If you’ve noticed a pattern of recent weight gain in yourself or your child, or if you have a family history of obesity, you might want to take steps to intervene sooner rather than later. Examining your habits and making reasonable changes now can help you prevent future obesity and weight loss struggles.
- Make a small sacrifice: Do you have a daily snack habit or “pick-me-up,” such as a sugary drink, that is high in calories? Consider replacing it. Just 150 extra calories a day can add up to 10 extra pounds in a year. That’s equal to a snack-size bag of potato chips, or just two double-stuffed Oreos.
- Add a small activity: Alternatively, consider what you might do to spend an extra 150 calories in a day. For example, go for a hike or use an elliptical machine for 25 minutes, or take the dog for a brisk walk for 35 minutes.
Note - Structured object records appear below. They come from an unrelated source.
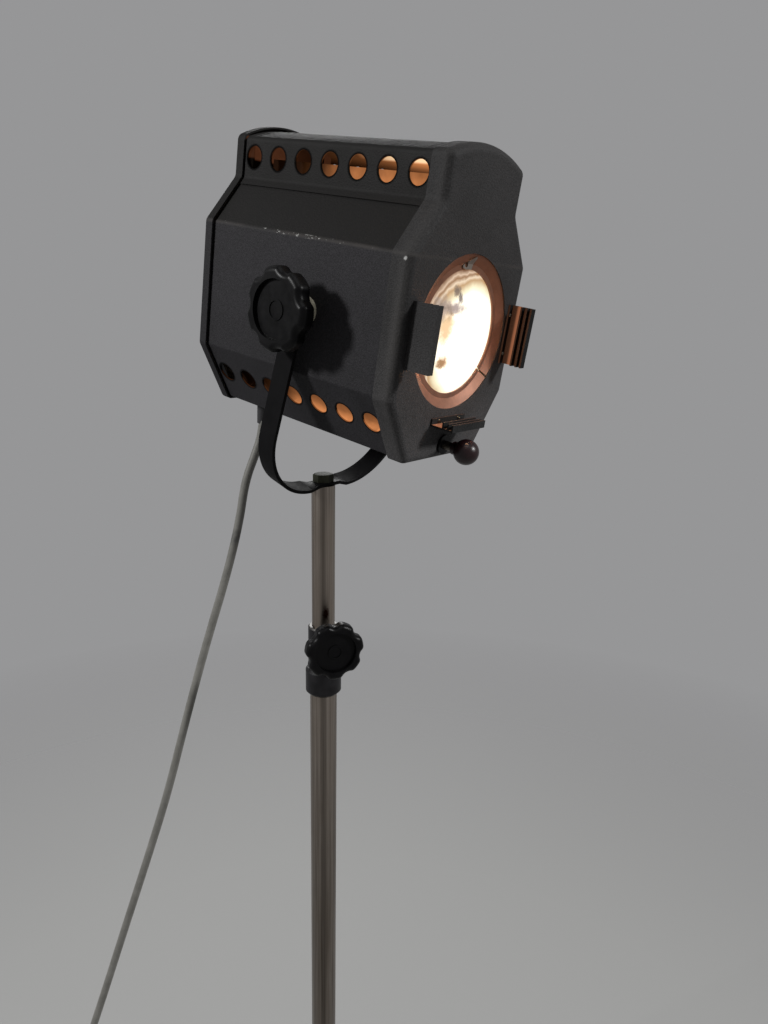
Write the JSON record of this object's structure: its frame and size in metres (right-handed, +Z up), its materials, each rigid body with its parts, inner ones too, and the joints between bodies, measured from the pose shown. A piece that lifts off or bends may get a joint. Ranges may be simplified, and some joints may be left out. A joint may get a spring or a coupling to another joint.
{
  "type": "tripod floor lamp",
  "caption": "Theatre spotlight with a vented octagonal casing and plano-convex lens, hung in a yoke on a telescopic tube stand with folding tripod legs, clamp knobs and a mains lead.",
  "frame": {"origin": "where the stand's axis meets the floor", "axes": "+Z up along the mast, the lamp faces -Y and its tilt axis runs along X"},
  "size_m": [0.8504, 0.8299, 1.6447],
  "materials": {
    "casing_paint": "satin",
    "yoke_paint": "satin",
    "inner_paint": "matt",
    "steel_tube": "brushed",
    "dark_steel": "satin",
    "copper_ring": "satin",
    "lens_glass": "gloss",
    "bulb_glass": "gloss",
    "mirror": "polished",
    "black_moulding": "gloss",
    "maroon_moulding": "gloss",
    "cream_spacer": "matt",
    "ceramic": "satin",
    "lead_cover": "matt",
    "plug_moulding": "satin",
    "foot_rubber": "matt",
    "brass_pin": "satin"
  },
  "bodies": {
    "stand": {"column_tube": "steel_tube", "column_end_cap": "foot_rubber", "clamp_collar": "steel_tube", "leg_hub": "dark_steel", "leg_pins": "dark_steel", "lead_to_floor": "lead_cover", "lead_coil": "lead_cover", "mains_plug": "plug_moulding", "plug_pins": "brass_pin"},
    "clamp": {"clamp_knob": "black_moulding", "clamp_screw": "dark_steel"},
    "mast": {"mast_tube": "steel_tube", "yoke_bolt": "dark_steel", "lead_at_mast": "lead_cover"},
    "yoke": {"yoke_strap": "yoke_paint", "lead_at_head": "lead_cover"},
    "head": {"body_shell": "casing_paint", "vent_hood": "casing_paint", "front_cap": "casing_paint", "rear_frame": "inner_paint", "light_traps": "inner_paint", "rear_hinge_leaf": "casing_paint", "rear_hinge_pin": "dark_steel", "lens_seat": "inner_paint", "lens": "lens_glass", "lens_ring": "copper_ring", "ring_clip": "dark_steel", "right_runner": "casing_paint", "left_runner": "casing_paint", "bottom_runner": "casing_paint", "runner_rivets": "dark_steel", "pivot_plates": "inner_paint", "pivot_spacers": "cream_spacer", "pivot_studs": "dark_steel", "far_lock_nut": "dark_steel", "rod_bush": "dark_steel", "rail_brackets": "inner_paint", "slide_rails": "steel_tube", "terminal_block": "ceramic", "cable_gland": "plug_moulding", "strain_relief": "foot_rubber"},
    "tilt_clamp": {"tilt_knob": "black_moulding", "tilt_washer": "dark_steel"},
    "cover": {"rear_cover": "casing_paint", "cover_hinge_leaf": "casing_paint"},
    "cover_screw": {"cover_thumbscrew": "dark_steel"},
    "focus": {"lamp_carriage": "inner_paint", "focus_rod": "dark_steel", "focus_ball": "maroon_moulding", "lamp_holder": "ceramic", "lamp_bulb": "bulb_glass", "reflector": "mirror", "reflector_stay": "inner_paint"},
    "leg_front": {"leg_1": "steel_tube", "leg_foot_1": "foot_rubber"},
    "leg_right": {"leg_2": "steel_tube", "leg_foot_2": "foot_rubber"},
    "leg_left": {"leg_3": "steel_tube", "leg_foot_3": "foot_rubber"}
  },
  "joints": [
    {"name": "mast_slide", "type": "slide", "parent": "stand", "child": "mast", "axis": [0, 0, 1], "range_m": [-0.13, 0.65]},
    {"name": "clamp_turn", "type": "hinge", "parent": "stand", "child": "clamp", "pos_m": [0, 0, 1.13], "axis": [-0.5, -0.866, 0], "continuous": true},
    {"name": "yoke_swivel", "type": "hinge", "parent": "mast", "child": "yoke", "pos_m": [0, 0, 1.3], "axis": [0, 0, 1], "range_deg": [-120, 120]},
    {"name": "head_tilt", "type": "hinge", "parent": "yoke", "child": "head", "pos_m": [0, -0.06, 1.475], "axis": [1, 0, 0], "range_deg": [-24, 55]},
    {"name": "tilt_clamp_turn", "type": "hinge", "parent": "head", "child": "tilt_clamp", "pos_m": [0, -0.06, 1.475], "axis": [-1, 0, 0], "continuous": true},
    {"name": "cover_hinge", "type": "hinge", "parent": "head", "child": "cover", "pos_m": [0.0883, 0.06738, 1.4954], "axis": [0, 0.1582, -0.9874], "range_deg": [0, 100]},
    {"name": "cover_screw_turn", "type": "hinge", "parent": "cover", "child": "cover_screw", "pos_m": [-0.062, 0.07923, 1.4973], "axis": [0, 0.9874, 0.1582], "continuous": true},
    {"name": "focus_slide", "type": "slide", "parent": "head", "child": "focus", "axis": [0, -0.9874, -0.1582], "range_m": [-0.007, 0.05]},
    {"name": "leg_front_fold", "type": "hinge", "parent": "stand", "child": "leg_front", "pos_m": [0, -0.037, 0.262], "axis": [1, 0, 0], "range_deg": [0, 55]},
    {"name": "leg_right_fold", "type": "hinge", "parent": "stand", "child": "leg_right", "pos_m": [0.03204, 0.0185, 0.262], "axis": [-0.5, 0.866, 0], "range_deg": [0, 55]},
    {"name": "leg_left_fold", "type": "hinge", "parent": "stand", "child": "leg_left", "pos_m": [-0.03204, 0.0185, 0.262], "axis": [-0.5, -0.866, 0], "range_deg": [0, 55]}
  ]
}
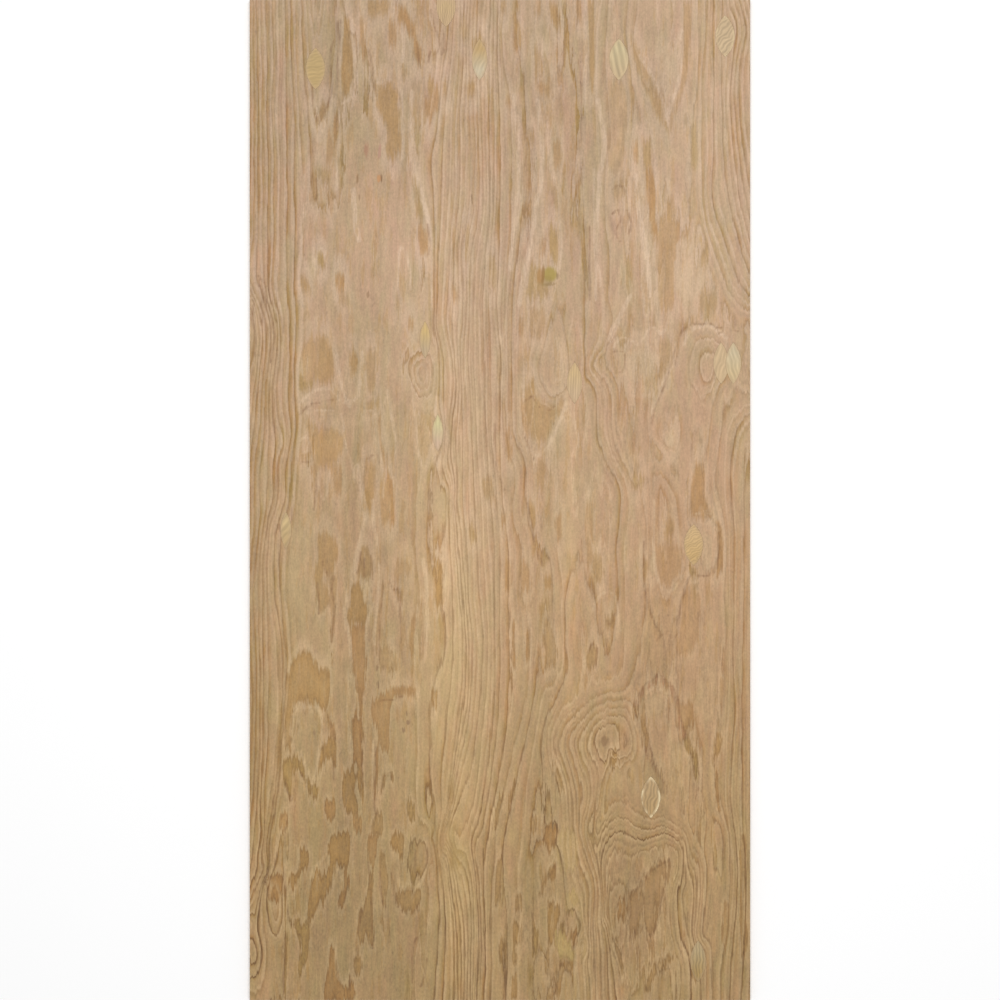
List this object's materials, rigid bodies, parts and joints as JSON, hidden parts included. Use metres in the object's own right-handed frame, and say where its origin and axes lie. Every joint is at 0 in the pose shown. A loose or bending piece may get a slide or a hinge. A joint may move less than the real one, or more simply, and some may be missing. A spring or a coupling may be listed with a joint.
{
  "type": "plywood sheet",
  "caption": "Rectangular sanded softwood plywood sheet lying flat, with square edges, straight face grain along its length, and boat-shaped wood patches let in flush with the good face.",
  "frame": {"origin": "middle of the back face, the face that the sheet lies on", "axes": "+X across the sheet's width, +Y along its length and its face grain, +Z out of the good face"},
  "size_m": [1.2192, 2.4384, 0.0183],
  "materials": {
    "fir_plywood": "sanded and unfinished, matt, tan to pinkish brown with darker growth lines",
    "patch_wood": "sanded and unfinished, matt, pale straw"
  },
  "bodies": {
    "root": {"plywood_sheet": "fir_plywood", "boat_patch_01": "patch_wood", "boat_patch_02": "patch_wood", "boat_patch_03": "patch_wood", "boat_patch_04": "patch_wood", "boat_patch_05": "patch_wood", "boat_patch_06": "patch_wood", "boat_patch_07": "patch_wood", "boat_patch_08": "patch_wood", "boat_patch_09": "patch_wood", "boat_patch_10": "patch_wood", "boat_patch_11": "patch_wood", "boat_patch_12": "patch_wood", "boat_patch_13": "patch_wood", "boat_patch_14": "patch_wood"}
  },
  "joints": []
}
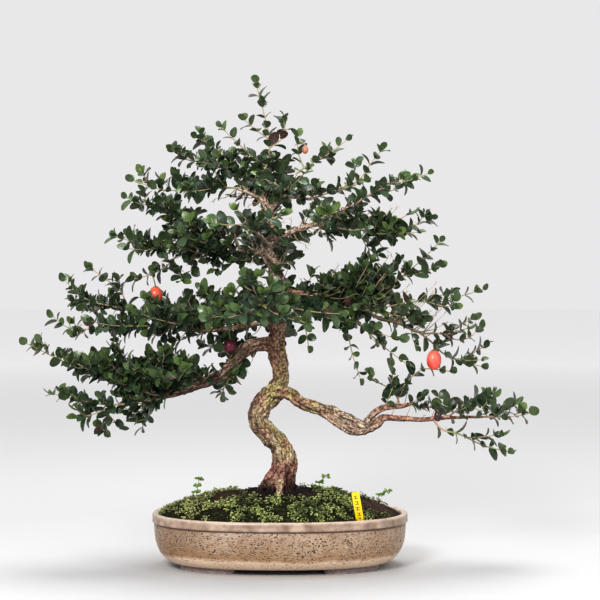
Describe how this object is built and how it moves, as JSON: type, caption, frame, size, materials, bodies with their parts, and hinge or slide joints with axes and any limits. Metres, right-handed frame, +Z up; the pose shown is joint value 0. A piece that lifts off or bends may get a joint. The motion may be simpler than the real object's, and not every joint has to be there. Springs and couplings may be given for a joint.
{
  "type": "carissa bonsai",
  "caption": "Informal upright carissa bonsai in an oval glazed pot, with a winding trunk, long low limbs, round leathery leaves and a few plum-like fruits.",
  "frame": {"origin": "middle of the pot and of the whole tree's spread, at the level that the pot's feet stand on", "axes": "+Z up, +X to the right along the pot's length, -Y towards the front"},
  "size_m": [0.9082, 0.4095, 0.8626],
  "materials": {
    "leaf": "leathery gloss",
    "mesh_plastic": "matte",
    "ripe_skin": "waxy",
    "dark_skin": "waxy",
    "label_plastic": "satin",
    "glazed_stoneware": "semi-gloss pitted glaze",
    "soil": "matte, crumbly",
    "bark": "rough, flaky",
    "weed_leaf": "soft"
  },
  "bodies": {
    "root": {"apex": "leaf", "apex_back": "leaf", "back_low": "leaf", "back_right": "leaf", "back_up": "leaf", "drain_mesh_left": "mesh_plastic", "drain_mesh_right": "mesh_plastic", "front_left": "leaf", "front_low": "leaf", "front_right": "leaf", "front_top": "leaf", "fruit_coral": "ripe_skin", "fruit_crimson": "dark_skin", "fruit_dark": "dark_skin", "fruit_pink": "ripe_skin", "fruit_red": "ripe_skin", "low_left_back": "leaf", "low_left_dark": "leaf", "low_left_drop": "leaf", "low_left_front": "leaf", "low_left_tip": "leaf", "low_left_under": "leaf", "low_right_back": "leaf", "low_right_tip": "leaf", "low_right_twigs": "leaf", "low_right_under": "leaf", "mid_left_back": "leaf", "mid_left_front": "leaf", "mid_left_inner": "leaf", "mid_left_low": "leaf", "mid_left_tip": "leaf", "mid_right_arch": "leaf", "mid_right_back": "leaf", "mid_right_front": "leaf", "mid_right_long": "leaf", "mid_right_low": "leaf", "mid_right_rise": "leaf", "mid_right_tip": "leaf", "plant_label": "label_plastic", "pot": "glazed_stoneware", "soil": "soil", "top_back": "leaf", "top_left_rise": "leaf", "top_left_tip": "leaf", "top_right_front": "leaf", "top_right_low": "leaf", "top_right_rise": "leaf", "trunk": "bark", "up_left_back": "leaf", "up_left_front": "leaf", "up_left_low": "leaf", "up_left_rise": "leaf", "up_left_tip": "leaf", "up_right_back": "leaf", "up_right_front": "leaf", "up_right_long": "leaf", "up_right_tip": "leaf", "weed_back": "weed_leaf", "weed_left": "weed_leaf", "weed_right": "weed_leaf"}
  },
  "joints": []
}
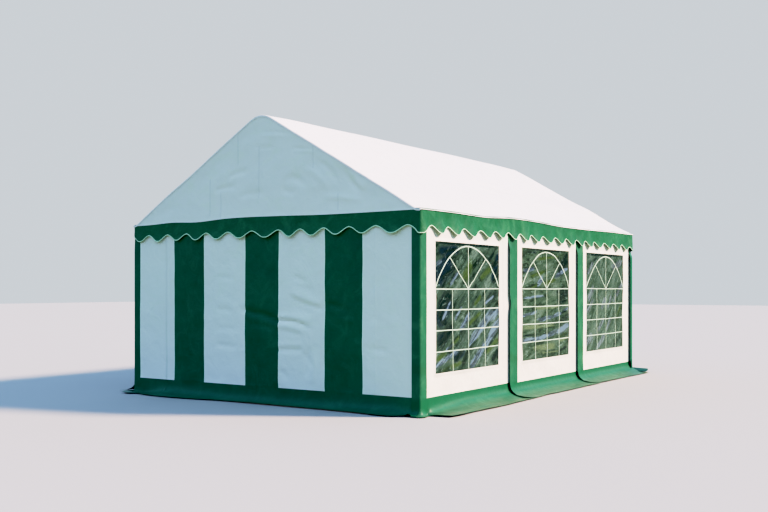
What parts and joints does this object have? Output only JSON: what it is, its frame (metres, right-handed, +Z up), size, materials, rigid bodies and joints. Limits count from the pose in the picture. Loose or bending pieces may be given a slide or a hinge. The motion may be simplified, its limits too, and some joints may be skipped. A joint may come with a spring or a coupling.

- Shop intentionally: Stock your home with healthy foods and save sweets and treats for special occasions when you go out. Whole foods are higher in fiber and lower on the glycemic index, so they don’t cause your blood sugar to spike and drop the way processed snacks and treats do.
- Cultivate overall wellness:Reduce your screen time, go outside and go for a walk. Manage your stress and try to get adequate sleep to keep your hormone levels in check. Focus on positive changes and healthy activities rather than how your efforts affect your weight.